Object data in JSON
▬▬▬▬▬▬

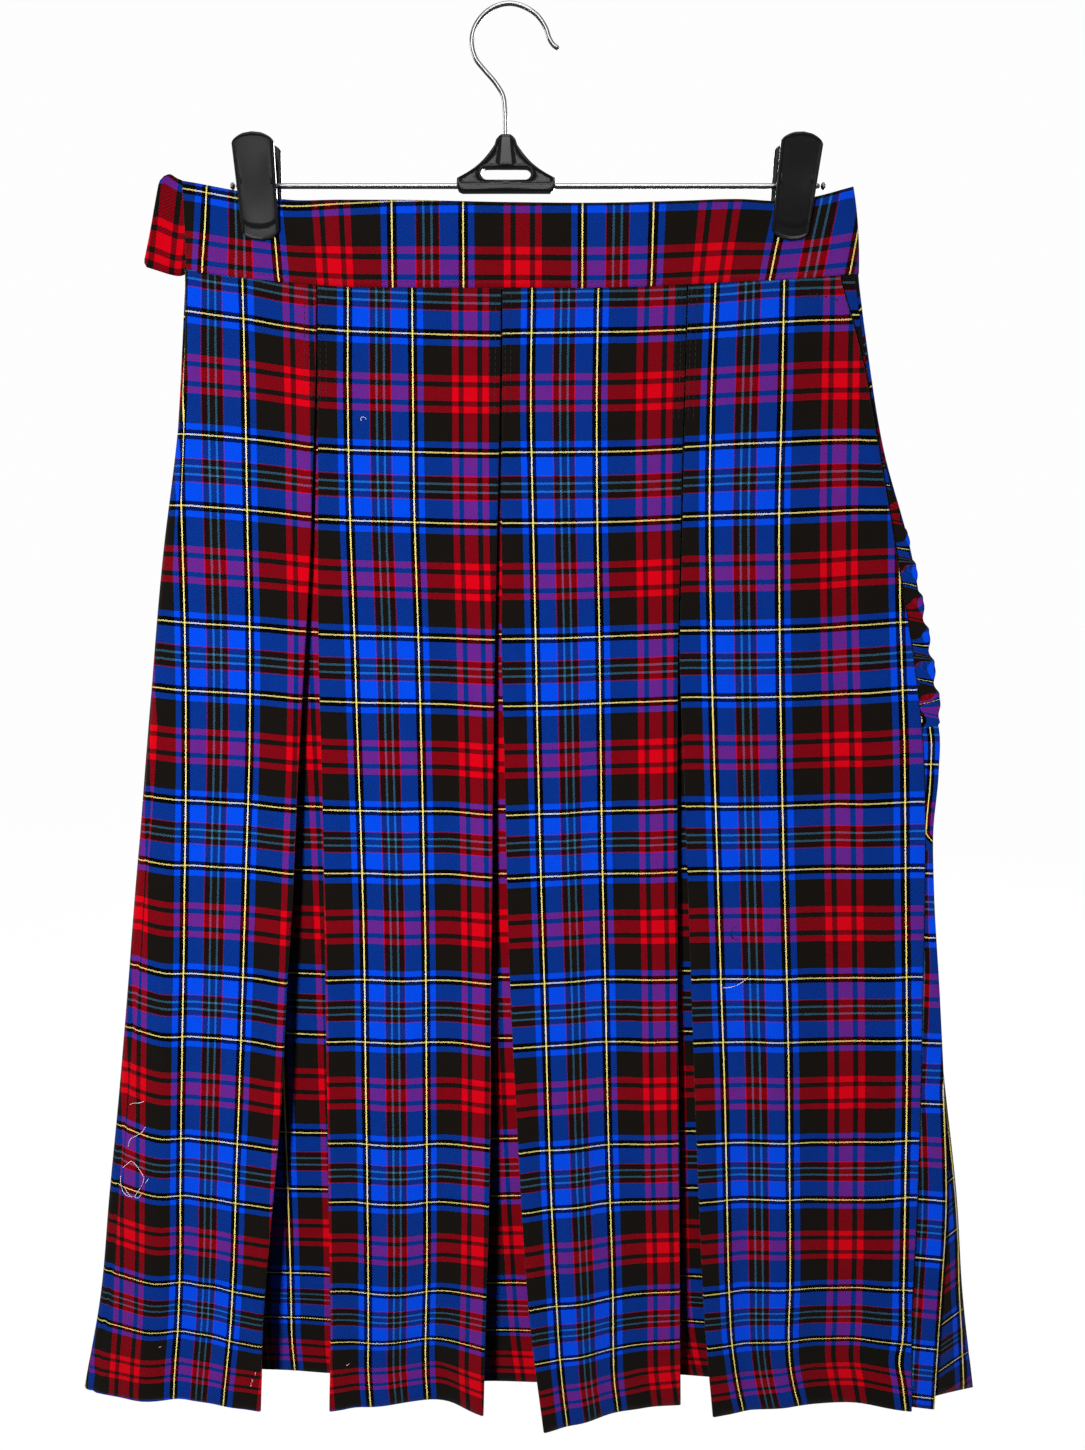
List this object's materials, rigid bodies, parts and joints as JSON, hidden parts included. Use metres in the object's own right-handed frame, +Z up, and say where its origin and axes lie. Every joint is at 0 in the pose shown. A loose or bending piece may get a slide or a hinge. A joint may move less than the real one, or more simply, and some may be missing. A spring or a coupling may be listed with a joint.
{
  "type": "plaid skirt on a clip hanger",
  "caption": "Mid-length box-pleated plaid skirt with a sewn waistband, hung flat by two clips from a steel and plastic hanger.",
  "frame": {"origin": "inner top of the hanger's hook, where it hangs on a rail", "axes": "Z up, the skirt's front faces -Y, X across its width to the viewer's right"},
  "size_m": [0.5956, 0.0914, 0.8566],
  "materials": {
    "plaid_cloth": "brushed wool-look twill, matt",
    "black_plastic": "glossy black moulded plastic",
    "bright_steel": "plated steel wire and bar"
  },
  "bodies": {
    "root": {"skirt_front": "plaid_cloth", "skirt_back": "plaid_cloth", "side_placket": "plaid_cloth", "waistband_front": "plaid_cloth", "waistband_back": "plaid_cloth", "waistband_tab": "plaid_cloth", "hanger_block": "black_plastic", "clip_left_front": "black_plastic", "clip_left_rear": "black_plastic", "clip_right_front": "black_plastic", "clip_right_rear": "black_plastic", "hook_wire": "bright_steel", "hanger_bar": "bright_steel", "bar_cap_left": "bright_steel", "bar_cap_right": "bright_steel", "clip_left_spring": "bright_steel", "clip_right_spring": "bright_steel"}
  },
  "joints": []
}
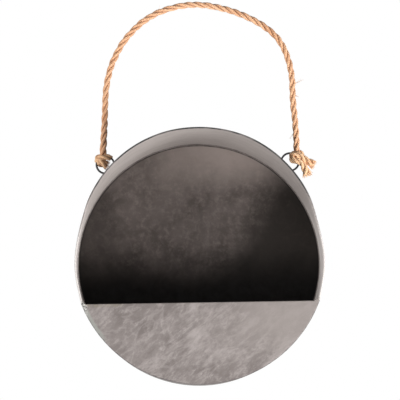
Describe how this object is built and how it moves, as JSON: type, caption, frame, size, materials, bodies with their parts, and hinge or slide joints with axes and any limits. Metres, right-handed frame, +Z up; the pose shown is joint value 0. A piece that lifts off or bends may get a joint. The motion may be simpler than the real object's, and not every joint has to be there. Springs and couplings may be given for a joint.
{
  "type": "hanging wall planter",
  "caption": "Round sheet-metal wall planter with a half-moon front pocket, hung by a rope arch tied to two wire eyes.",
  "frame": {"origin": "centre of the back plate's flat rear face, on the wall plane", "axes": "+Y out of the back into the wall, along the drum's axis; the open front looks along -Y; +Z up; +X to the right seen from the front"},
  "size_m": [0.3, 0.11, 0.4658],
  "materials": {
    "zinc_sheet": "mottled matt zinc patina",
    "eye_wire": "dark drawn wire",
    "solder": "dull soft solder",
    "rope": "laid natural fibre"
  },
  "bodies": {
    "planter": {"back_plate": "zinc_sheet", "rim_band": "zinc_sheet", "pocket_front": "zinc_sheet", "wire_eye_left": "eye_wire", "wire_eye_right": "eye_wire", "eye_solder_left": "solder", "eye_solder_right": "solder", "knot_left": "rope", "knot_right": "rope"},
    "hanger": {"rope": "rope"}
  },
  "joints": [
    {"name": "rope_swing", "type": "hinge", "parent": "planter", "child": "hanger", "pos_m": [-0.11471, -0.055, 0.12291], "axis": [1, 0, 0.0013], "range_deg": [-105, 105]}
  ]
}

▬▬▬▬▬▬

## WRITTEN PROBLEM:
Output all of the material exactly as written.

## THE RESPONSE:
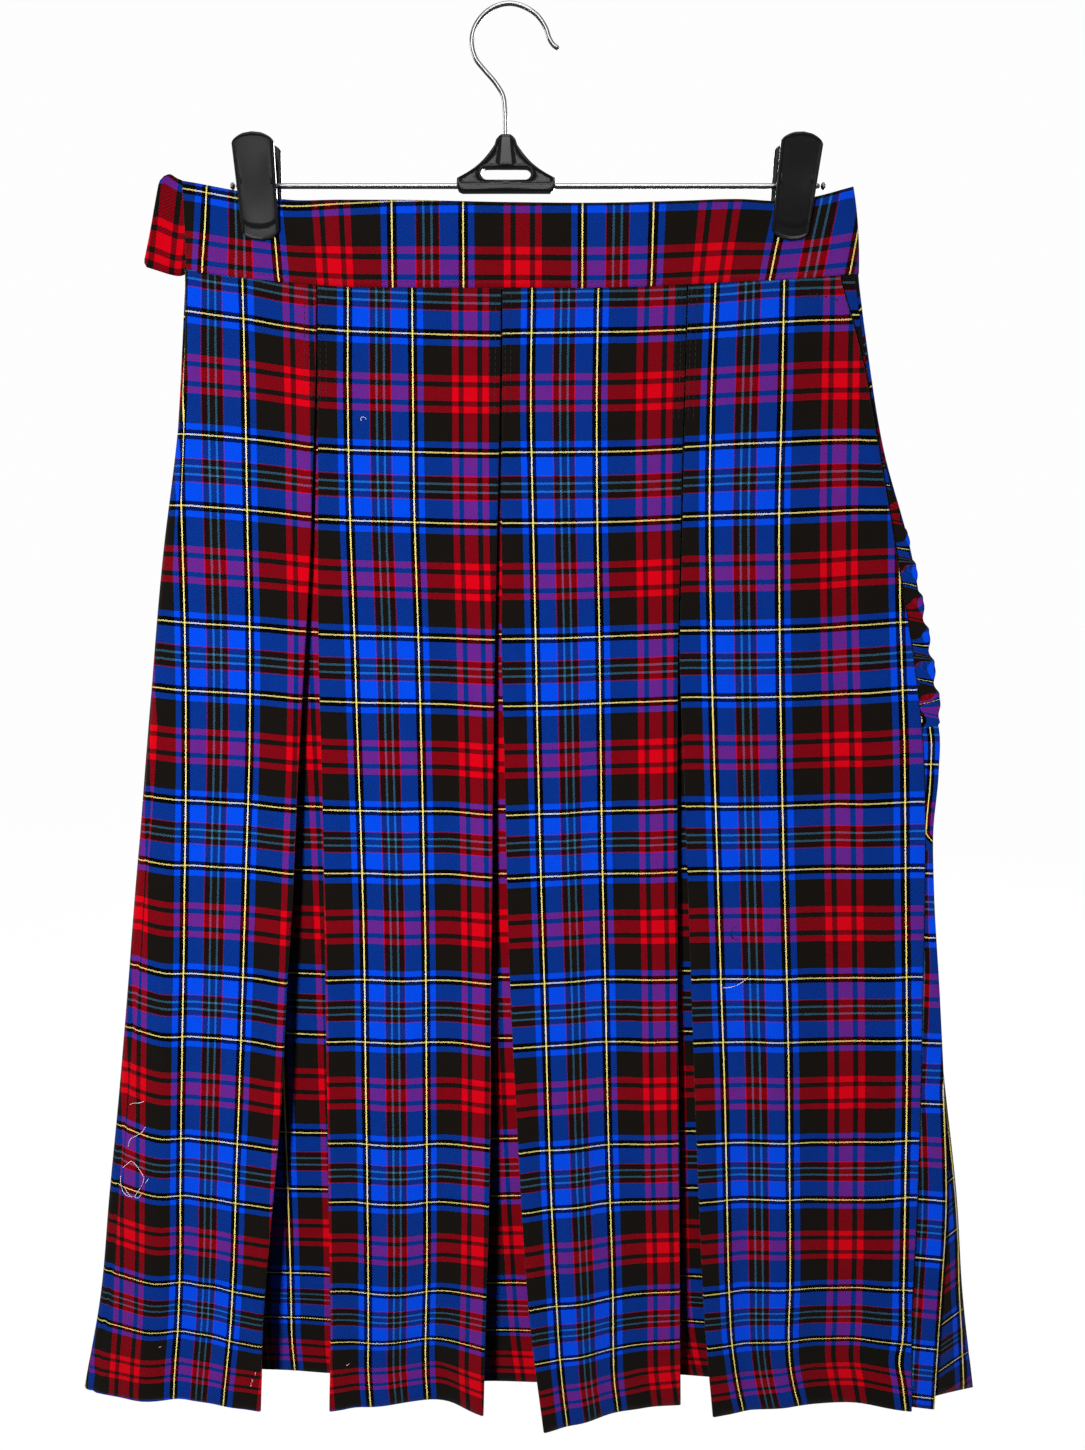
List this object's materials, rigid bodies, parts and joints as JSON, hidden parts included. Use metres in the object's own right-handed frame, +Z up, and say where its origin and axes lie. Every joint is at 0 in the pose shown. A loose or bending piece may get a slide or a hinge. A joint may move less than the real one, or more simply, and some may be missing. A spring or a coupling may be listed with a joint.
{
  "type": "plaid skirt on a clip hanger",
  "caption": "Mid-length box-pleated plaid skirt with a sewn waistband, hung flat by two clips from a steel and plastic hanger.",
  "frame": {"origin": "inner top of the hanger's hook, where it hangs on a rail", "axes": "Z up, the skirt's front faces -Y, X across its width to the viewer's right"},
  "size_m": [0.5956, 0.0914, 0.8566],
  "materials": {
    "plaid_cloth": "brushed wool-look twill, matt",
    "black_plastic": "glossy black moulded plastic",
    "bright_steel": "plated steel wire and bar"
  },
  "bodies": {
    "root": {"skirt_front": "plaid_cloth", "skirt_back": "plaid_cloth", "side_placket": "plaid_cloth", "waistband_front": "plaid_cloth", "waistband_back": "plaid_cloth", "waistband_tab": "plaid_cloth", "hanger_block": "black_plastic", "clip_left_front": "black_plastic", "clip_left_rear": "black_plastic", "clip_right_front": "black_plastic", "clip_right_rear": "black_plastic", "hook_wire": "bright_steel", "hanger_bar": "bright_steel", "bar_cap_left": "bright_steel", "bar_cap_right": "bright_steel", "clip_left_spring": "bright_steel", "clip_right_spring": "bright_steel"}
  },
  "joints": []
}
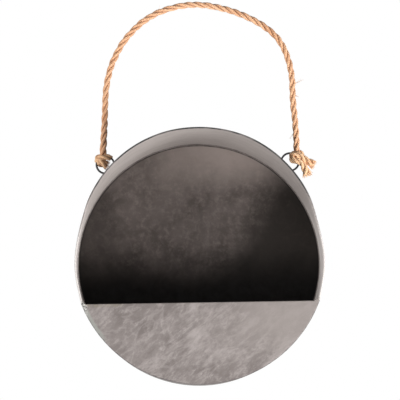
Describe how this object is built and how it moves, as JSON: type, caption, frame, size, materials, bodies with their parts, and hinge or slide joints with axes and any limits. Metres, right-handed frame, +Z up; the pose shown is joint value 0. A piece that lifts off or bends may get a joint. The motion may be simpler than the real object's, and not every joint has to be there. Springs and couplings may be given for a joint.
{
  "type": "hanging wall planter",
  "caption": "Round sheet-metal wall planter with a half-moon front pocket, hung by a rope arch tied to two wire eyes.",
  "frame": {"origin": "centre of the back plate's flat rear face, on the wall plane", "axes": "+Y out of the back into the wall, along the drum's axis; the open front looks along -Y; +Z up; +X to the right seen from the front"},
  "size_m": [0.3, 0.11, 0.4658],
  "materials": {
    "zinc_sheet": "mottled matt zinc patina",
    "eye_wire": "dark drawn wire",
    "solder": "dull soft solder",
    "rope": "laid natural fibre"
  },
  "bodies": {
    "planter": {"back_plate": "zinc_sheet", "rim_band": "zinc_sheet", "pocket_front": "zinc_sheet", "wire_eye_left": "eye_wire", "wire_eye_right": "eye_wire", "eye_solder_left": "solder", "eye_solder_right": "solder", "knot_left": "rope", "knot_right": "rope"},
    "hanger": {"rope": "rope"}
  },
  "joints": [
    {"name": "rope_swing", "type": "hinge", "parent": "planter", "child": "hanger", "pos_m": [-0.11471, -0.055, 0.12291], "axis": [1, 0, 0.0013], "range_deg": [-105, 105]}
  ]
}